Here at RSVP Design we’ve recently needed to ensure that we have a shared and consistent understanding of the nature and dynamics of resilience in learning. Two significant client engagements have asked us to revisit this understanding so that we have a common point of departure in terms of both learning design and trainer training. My colleague Ann Alder has used her exceptional skills in developing experiential educators to produce her excellent training guide: “Developing resilience in learners: 10 things any educator can do.” My own reading included an intriguing insight into the educational environment in the form of a short journal article that included this extract:

 

If resilience occurs in the space in between the learner, the teacher and the institution, then we need to ask how each of those offers the potential for resilience in the others.
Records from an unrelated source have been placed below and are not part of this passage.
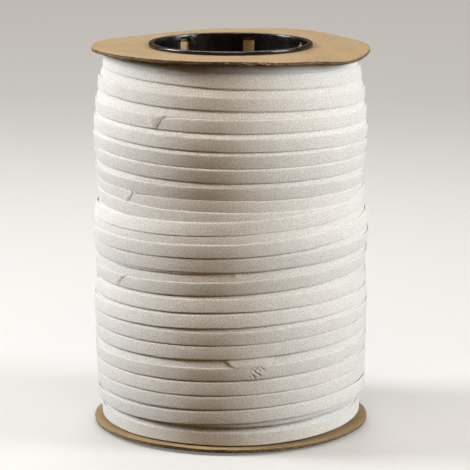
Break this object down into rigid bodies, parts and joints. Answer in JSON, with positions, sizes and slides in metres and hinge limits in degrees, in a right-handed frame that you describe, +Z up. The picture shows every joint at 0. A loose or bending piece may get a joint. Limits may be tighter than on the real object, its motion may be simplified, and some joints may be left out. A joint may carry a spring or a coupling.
{
  "type": "roll of bias tape",
  "caption": "Roll of folded cotton bias tape, wound on a paper tube between two chipboard flanges with black plastic hubs.",
  "frame": {"origin": "centre of the lower hub's lip, on the surface the roll stands on", "axes": "+Z up along the roll's axis, -Y the front as pictured, +X to the right"},
  "size_m": [0.18, 0.18, 0.251],
  "materials": {
    "cotton_tape": "woven, matte",
    "kraft_board": "matte",
    "tube_paper": "matte",
    "black_plastic": "gloss"
  },
  "bodies": {
    "root": {"wound_tape": "cotton_tape", "core_tube": "tube_paper", "top_flange": "kraft_board", "bottom_flange": "kraft_board", "top_hub": "black_plastic", "bottom_hub": "black_plastic"}
  },
  "joints": []
}
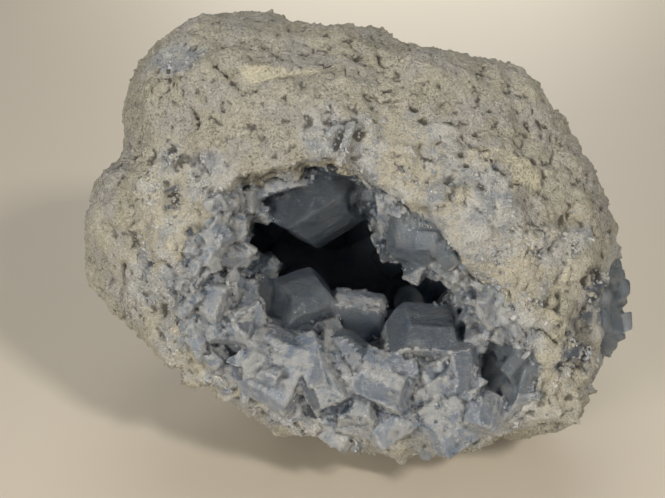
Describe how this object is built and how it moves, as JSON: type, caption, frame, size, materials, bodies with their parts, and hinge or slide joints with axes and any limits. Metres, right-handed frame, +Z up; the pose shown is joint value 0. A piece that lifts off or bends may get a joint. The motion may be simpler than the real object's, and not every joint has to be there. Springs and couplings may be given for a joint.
{
  "type": "celestite geode",
  "caption": "Egg-shaped limestone nodule, broken open at the front, its hollow lined with blocky blue-grey celestite crystals; rests on a small flat spot.",
  "frame": {"origin": "on the surface it rests on, under the middle of its bounding box", "axes": "+Z up, -Y towards the viewer and the broken face, +X to the viewer's right along the longest side"},
  "size_m": [0.2642, 0.2042, 0.2145],
  "materials": {
    "marly_limestone": "dull, granular, chalky",
    "celestite": "vitreous, frosted and cloudy in places"
  },
  "bodies": {
    "root": {"rock_matrix": "marly_limestone", "celestite_crust": "celestite", "flank_celestite": "celestite"}
  },
  "joints": []
}
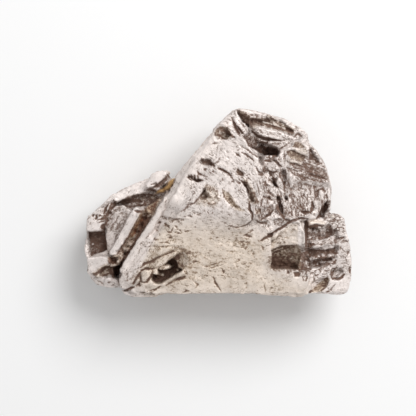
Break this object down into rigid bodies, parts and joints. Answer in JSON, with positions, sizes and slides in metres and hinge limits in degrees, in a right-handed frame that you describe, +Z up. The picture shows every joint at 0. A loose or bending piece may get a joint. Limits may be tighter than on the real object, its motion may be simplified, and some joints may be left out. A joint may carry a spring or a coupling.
{
  "type": "iron meteorite",
  "caption": "Small lump of coarse iron meteorite with plate-like crystals, lying on a flat cleavage face.",
  "frame": {"origin": "middle of the lump's footprint, on the surface it lies on", "axes": "+Z up from the resting face to the broad broken face; +X along the lump's length, from the small left lobe to the right lobe; +Y from the straight long edge towards the head"},
  "size_m": [0.0454, 0.032, 0.0165],
  "materials": {
    "nickel_iron": "brushed bright on the high faces, dark brown oxide left in the hollows"
  },
  "bodies": {
    "root": {"meteorite": "nickel_iron"}
  },
  "joints": []
}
It also asks us to re-evaluate some of our pedagogical responses to behaviours that we might see as difficult or obstructive. Pedagogical practice becomes one of shared growth and challenge; we need to recognize and explicitly talk about anxiety without trying to close it down or protect learners from it.

 

(Resilience in Adult Learners: some pedagogical implications By Elizabeth Chapman Hoult,. Journal of Pedagogic Development. Vol 3 Issue 1 March 2013)

 

Recent research has moved us away from the idea that resilience is a set of rare and innate qualities that made an individual capable of rebounding from adversity: and we now view resilience as a developmental process that incorporates the normative, self-righting tendencies of individuals. Reading the quote above from that viewpoint I found myself wondering about the interactions between organisation, educator and learner that would result in increased resilience in each. Can we create a sustained learning environment that has as its explicit purpose the development of resilience at an organisational level, whilst being entirely supportive of the development of personal and professional resilience in its membership?

 

My background in experiential education leads me to the practical and pragmatic: what are the practices that could be adopted by each part of the organisation - educator - student triangle that would develop resilience in each of the others? This question immediately provoked another: How do we manage the requisite dynamic-balance between risk and protective factors if we are to create such a challenging environment?